Supplied information:
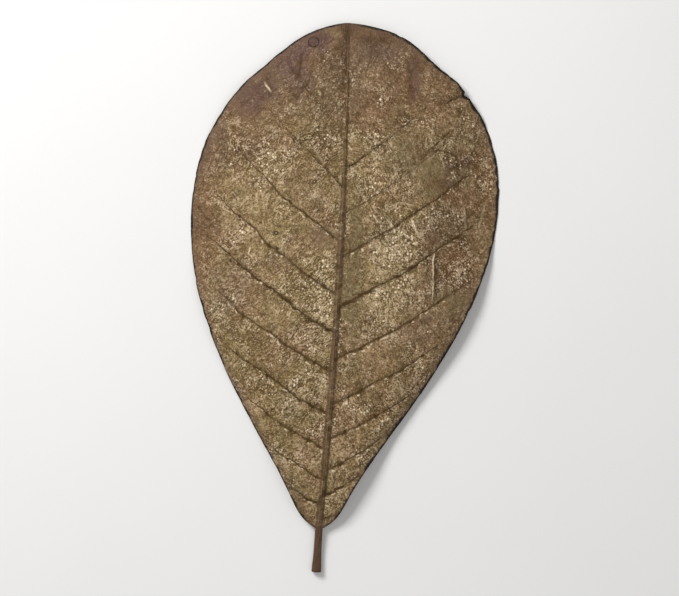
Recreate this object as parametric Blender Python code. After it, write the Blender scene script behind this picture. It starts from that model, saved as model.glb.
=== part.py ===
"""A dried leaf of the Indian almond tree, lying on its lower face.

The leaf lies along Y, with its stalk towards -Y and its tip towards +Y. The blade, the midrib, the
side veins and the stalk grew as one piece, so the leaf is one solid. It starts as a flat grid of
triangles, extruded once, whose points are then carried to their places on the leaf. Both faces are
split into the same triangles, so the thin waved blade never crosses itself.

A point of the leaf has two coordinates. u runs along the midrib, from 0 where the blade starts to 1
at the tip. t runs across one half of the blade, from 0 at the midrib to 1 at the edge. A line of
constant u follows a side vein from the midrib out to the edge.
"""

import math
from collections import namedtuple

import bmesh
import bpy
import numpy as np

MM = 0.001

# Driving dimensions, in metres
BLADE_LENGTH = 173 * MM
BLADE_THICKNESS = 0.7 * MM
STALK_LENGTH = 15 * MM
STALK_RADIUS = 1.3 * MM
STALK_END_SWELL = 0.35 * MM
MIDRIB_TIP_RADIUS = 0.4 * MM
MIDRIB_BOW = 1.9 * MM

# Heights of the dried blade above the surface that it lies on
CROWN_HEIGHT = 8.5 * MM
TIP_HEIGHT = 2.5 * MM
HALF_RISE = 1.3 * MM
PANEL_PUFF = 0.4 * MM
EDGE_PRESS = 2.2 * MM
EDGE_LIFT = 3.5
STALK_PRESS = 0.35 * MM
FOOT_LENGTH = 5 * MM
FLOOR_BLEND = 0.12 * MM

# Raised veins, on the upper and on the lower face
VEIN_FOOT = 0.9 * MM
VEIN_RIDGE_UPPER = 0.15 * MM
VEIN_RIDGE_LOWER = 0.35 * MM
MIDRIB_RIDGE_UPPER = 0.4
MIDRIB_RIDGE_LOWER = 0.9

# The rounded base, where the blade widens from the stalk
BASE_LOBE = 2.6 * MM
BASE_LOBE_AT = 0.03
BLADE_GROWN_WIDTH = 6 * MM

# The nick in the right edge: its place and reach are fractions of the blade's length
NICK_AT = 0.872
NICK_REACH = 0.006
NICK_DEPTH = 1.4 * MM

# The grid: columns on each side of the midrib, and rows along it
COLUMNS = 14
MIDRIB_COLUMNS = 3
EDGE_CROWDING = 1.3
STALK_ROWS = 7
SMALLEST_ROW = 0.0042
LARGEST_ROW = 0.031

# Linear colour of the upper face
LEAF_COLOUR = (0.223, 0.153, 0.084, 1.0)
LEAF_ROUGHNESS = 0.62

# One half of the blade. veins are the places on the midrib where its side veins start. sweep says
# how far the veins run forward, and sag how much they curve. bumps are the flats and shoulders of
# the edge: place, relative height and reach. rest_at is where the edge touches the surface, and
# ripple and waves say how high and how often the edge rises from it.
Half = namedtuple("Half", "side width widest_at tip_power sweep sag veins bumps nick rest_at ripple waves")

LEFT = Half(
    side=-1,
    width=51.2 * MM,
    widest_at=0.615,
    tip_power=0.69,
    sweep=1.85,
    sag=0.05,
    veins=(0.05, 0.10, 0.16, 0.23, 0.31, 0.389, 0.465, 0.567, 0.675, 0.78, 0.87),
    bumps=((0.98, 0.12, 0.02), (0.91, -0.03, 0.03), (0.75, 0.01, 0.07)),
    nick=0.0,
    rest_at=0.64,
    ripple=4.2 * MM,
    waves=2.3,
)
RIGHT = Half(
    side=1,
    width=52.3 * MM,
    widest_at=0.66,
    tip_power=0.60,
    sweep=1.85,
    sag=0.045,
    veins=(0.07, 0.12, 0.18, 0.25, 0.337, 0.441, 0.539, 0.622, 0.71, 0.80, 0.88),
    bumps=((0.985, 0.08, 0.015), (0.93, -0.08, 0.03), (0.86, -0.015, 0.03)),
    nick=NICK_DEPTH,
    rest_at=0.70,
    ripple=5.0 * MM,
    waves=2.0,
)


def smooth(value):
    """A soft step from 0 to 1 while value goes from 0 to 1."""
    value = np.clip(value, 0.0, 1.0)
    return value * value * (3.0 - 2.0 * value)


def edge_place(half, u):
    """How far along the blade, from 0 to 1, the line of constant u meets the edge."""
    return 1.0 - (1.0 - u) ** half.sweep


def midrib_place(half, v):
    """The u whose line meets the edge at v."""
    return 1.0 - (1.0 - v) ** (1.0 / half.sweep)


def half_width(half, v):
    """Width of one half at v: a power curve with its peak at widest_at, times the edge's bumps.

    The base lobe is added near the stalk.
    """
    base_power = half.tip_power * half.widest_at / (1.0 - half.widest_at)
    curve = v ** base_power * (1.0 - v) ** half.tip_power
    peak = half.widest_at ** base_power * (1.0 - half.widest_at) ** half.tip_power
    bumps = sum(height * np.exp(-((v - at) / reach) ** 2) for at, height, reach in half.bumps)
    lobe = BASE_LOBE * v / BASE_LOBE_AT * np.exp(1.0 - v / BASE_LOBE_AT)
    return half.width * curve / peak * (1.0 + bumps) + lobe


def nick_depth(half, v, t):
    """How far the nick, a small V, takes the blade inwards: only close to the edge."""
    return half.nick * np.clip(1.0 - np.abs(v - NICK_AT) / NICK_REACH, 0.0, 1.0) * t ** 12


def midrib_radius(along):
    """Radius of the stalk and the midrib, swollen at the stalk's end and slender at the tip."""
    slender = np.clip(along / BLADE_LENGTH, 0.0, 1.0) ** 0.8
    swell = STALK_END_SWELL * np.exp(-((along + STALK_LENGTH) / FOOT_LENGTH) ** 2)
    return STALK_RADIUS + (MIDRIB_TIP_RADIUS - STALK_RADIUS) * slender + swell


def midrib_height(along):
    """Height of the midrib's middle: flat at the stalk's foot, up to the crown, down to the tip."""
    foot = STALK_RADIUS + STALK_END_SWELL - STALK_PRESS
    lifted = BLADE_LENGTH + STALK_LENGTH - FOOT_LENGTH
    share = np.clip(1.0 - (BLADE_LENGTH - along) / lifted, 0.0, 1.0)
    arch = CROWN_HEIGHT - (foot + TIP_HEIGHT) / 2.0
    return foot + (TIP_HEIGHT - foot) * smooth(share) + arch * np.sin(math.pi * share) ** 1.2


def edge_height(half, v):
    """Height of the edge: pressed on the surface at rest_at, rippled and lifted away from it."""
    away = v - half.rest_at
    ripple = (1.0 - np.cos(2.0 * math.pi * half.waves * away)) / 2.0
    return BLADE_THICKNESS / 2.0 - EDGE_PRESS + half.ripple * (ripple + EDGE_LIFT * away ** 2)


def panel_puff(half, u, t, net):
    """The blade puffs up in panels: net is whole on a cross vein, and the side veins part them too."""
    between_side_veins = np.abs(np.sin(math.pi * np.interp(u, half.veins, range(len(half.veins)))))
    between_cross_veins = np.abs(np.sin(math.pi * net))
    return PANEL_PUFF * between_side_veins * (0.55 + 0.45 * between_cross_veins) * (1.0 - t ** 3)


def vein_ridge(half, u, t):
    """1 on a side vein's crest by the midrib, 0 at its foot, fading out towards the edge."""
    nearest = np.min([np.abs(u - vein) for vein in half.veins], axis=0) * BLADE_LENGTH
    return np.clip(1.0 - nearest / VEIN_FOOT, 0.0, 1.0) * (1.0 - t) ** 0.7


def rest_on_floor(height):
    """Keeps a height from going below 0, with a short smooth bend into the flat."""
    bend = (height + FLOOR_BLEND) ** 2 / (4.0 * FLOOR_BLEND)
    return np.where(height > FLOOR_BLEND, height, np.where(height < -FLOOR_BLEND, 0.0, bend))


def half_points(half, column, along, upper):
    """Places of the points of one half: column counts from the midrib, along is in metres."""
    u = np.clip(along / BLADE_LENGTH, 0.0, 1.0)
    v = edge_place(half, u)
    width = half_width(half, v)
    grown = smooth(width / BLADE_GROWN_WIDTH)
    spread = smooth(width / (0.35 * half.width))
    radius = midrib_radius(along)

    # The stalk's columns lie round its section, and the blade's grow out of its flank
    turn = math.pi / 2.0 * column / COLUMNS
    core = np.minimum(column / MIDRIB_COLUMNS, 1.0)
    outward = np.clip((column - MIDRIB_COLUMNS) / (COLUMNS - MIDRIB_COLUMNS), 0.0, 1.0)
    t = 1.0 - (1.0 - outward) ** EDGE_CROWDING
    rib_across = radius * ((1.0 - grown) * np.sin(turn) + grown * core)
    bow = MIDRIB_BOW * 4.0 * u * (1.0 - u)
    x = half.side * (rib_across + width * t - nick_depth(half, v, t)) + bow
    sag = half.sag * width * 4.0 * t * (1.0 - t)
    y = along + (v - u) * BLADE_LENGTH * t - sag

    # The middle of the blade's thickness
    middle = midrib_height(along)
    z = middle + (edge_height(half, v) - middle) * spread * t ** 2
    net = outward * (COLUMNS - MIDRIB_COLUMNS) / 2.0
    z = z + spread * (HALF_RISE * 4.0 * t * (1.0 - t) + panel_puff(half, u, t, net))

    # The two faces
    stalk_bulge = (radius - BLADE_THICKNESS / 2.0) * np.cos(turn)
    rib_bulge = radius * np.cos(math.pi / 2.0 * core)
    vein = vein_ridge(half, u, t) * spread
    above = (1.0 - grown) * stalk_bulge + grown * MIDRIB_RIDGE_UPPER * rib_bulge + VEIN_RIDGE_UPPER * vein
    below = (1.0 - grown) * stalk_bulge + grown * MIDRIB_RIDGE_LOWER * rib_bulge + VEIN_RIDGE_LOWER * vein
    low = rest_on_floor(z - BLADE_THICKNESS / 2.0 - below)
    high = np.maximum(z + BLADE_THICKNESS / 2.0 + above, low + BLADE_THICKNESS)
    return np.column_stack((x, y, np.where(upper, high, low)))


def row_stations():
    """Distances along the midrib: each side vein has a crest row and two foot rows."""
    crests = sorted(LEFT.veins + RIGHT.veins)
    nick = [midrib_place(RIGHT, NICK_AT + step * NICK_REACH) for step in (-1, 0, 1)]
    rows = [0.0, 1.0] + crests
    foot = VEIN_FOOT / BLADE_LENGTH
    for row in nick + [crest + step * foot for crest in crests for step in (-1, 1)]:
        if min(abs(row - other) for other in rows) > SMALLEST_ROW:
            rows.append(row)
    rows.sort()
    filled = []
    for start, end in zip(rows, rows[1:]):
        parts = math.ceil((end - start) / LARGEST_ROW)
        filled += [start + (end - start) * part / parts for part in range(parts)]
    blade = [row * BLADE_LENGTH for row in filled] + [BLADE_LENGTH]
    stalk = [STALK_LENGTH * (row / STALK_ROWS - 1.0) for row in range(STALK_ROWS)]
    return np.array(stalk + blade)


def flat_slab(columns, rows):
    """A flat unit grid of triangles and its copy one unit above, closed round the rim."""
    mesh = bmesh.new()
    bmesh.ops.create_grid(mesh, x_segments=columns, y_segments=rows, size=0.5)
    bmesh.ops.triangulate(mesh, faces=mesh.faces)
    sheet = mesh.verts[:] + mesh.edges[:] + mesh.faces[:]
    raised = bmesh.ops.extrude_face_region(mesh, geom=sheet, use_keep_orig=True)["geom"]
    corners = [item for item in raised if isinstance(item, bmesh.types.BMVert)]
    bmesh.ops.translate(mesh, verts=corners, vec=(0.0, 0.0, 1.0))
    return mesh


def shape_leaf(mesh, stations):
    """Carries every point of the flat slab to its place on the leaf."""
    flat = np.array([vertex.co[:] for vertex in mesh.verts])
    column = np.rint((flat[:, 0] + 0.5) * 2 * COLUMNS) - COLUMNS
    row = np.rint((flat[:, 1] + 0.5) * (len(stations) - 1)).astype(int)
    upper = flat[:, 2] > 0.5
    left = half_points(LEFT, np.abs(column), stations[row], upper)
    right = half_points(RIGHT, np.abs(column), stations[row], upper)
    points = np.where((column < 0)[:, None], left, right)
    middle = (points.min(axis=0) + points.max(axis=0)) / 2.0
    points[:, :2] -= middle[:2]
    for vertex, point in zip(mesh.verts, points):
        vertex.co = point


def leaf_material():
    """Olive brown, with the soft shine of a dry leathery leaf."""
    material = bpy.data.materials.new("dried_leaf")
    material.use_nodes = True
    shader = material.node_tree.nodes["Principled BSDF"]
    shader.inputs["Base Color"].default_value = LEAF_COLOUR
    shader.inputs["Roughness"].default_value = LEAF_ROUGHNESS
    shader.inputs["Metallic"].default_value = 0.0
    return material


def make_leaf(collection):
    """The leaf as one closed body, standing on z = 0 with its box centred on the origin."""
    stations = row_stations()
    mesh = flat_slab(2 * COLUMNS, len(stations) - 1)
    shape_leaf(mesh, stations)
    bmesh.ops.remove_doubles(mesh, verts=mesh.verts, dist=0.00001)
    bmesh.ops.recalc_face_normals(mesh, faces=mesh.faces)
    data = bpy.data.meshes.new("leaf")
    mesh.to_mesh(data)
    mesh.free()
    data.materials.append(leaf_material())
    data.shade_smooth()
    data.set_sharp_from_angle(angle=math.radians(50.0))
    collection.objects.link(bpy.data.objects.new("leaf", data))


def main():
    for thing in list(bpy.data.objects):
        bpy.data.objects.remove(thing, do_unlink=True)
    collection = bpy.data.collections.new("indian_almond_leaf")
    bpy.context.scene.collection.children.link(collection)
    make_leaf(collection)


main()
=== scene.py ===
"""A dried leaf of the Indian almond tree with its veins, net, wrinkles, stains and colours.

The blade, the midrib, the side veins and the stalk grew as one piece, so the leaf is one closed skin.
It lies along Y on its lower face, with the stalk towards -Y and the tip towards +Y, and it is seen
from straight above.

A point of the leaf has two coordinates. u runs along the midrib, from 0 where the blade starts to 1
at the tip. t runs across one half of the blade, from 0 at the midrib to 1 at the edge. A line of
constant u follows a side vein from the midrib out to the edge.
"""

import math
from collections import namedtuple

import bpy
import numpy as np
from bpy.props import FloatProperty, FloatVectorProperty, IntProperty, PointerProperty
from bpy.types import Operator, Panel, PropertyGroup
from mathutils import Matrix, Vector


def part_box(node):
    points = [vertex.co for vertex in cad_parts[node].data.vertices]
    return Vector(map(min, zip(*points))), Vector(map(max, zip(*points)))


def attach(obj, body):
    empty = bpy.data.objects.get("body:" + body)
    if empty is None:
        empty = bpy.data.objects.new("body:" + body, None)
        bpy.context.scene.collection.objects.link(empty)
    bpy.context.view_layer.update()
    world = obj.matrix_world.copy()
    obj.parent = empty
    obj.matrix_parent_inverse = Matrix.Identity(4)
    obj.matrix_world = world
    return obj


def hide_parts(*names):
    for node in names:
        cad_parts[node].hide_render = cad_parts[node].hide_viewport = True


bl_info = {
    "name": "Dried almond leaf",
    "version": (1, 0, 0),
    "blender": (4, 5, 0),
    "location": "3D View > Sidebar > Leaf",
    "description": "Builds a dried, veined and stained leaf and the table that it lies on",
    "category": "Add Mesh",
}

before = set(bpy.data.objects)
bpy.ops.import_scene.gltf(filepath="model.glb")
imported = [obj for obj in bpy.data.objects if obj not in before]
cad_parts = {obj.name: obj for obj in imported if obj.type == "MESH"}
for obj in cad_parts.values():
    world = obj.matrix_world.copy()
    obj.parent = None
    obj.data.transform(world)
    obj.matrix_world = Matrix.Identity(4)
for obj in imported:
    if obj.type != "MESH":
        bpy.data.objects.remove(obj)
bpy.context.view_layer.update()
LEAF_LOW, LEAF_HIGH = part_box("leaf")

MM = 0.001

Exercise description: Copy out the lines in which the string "Identity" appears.

Full output:
    obj.matrix_parent_inverse = Matrix.Identity(4)
    obj.matrix_world = Matrix.Identity(4)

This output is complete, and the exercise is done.